My executive's-abridged understanding of all this is:
1. Once upon a time, Something Awful really did have lots and lots of assholes. We like to joke, but yes, real assholes. Forum invasions were a sanctioned event that would leak over into doxxing. It was considered funny. Anybody who called it out was told, "it's called Something Awful. What did you expect?"
2. During that time, FYAD was it's own wonderful world of animated hello.jpgs among other things. Some (apparently very left-winging) people would blow steam by assuming personas of angry racist assholes. Some other people saw this, loved the hate, but didn't get the joke. I wouldn't have been able to tell the difference at the time, but some people within D&D and subforums seem to know a lot more about individual users and what they do now.
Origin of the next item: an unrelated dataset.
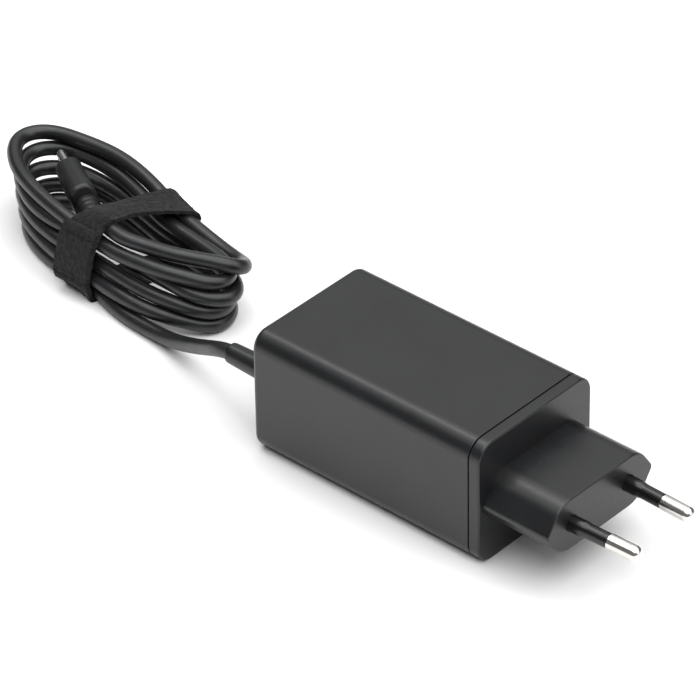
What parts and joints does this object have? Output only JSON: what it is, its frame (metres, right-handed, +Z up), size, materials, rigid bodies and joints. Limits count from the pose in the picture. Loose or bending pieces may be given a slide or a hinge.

3. ADTRW was scaring the rest of the site with pictures of 40-story tall anime women shooting lasers out of their vaginas--among other things. Actually, IIRC posting anime torrents--and any files and porn for that matter--was getting shut down.
4. 4chan shows up. It's like that crazy Japanese 2chan message board. You can post all your torrents and laser vagina waifus in there. The assholes that were getting banned from SA for being actually racist had a place to go to save :10bux:, and when invading and doxxing fell out of vogue, the assholes found their new home.

I guess it just happened to be around 2005 when there was a more tangible schism, although no particular event to which to point that I know about. The demographic split had happened. Although people will still peruse both forums, I think by the late 2000s that they definitely had different crowds, and different histories.

This isn't to say that SA is now some benign place of high moral standing or anything.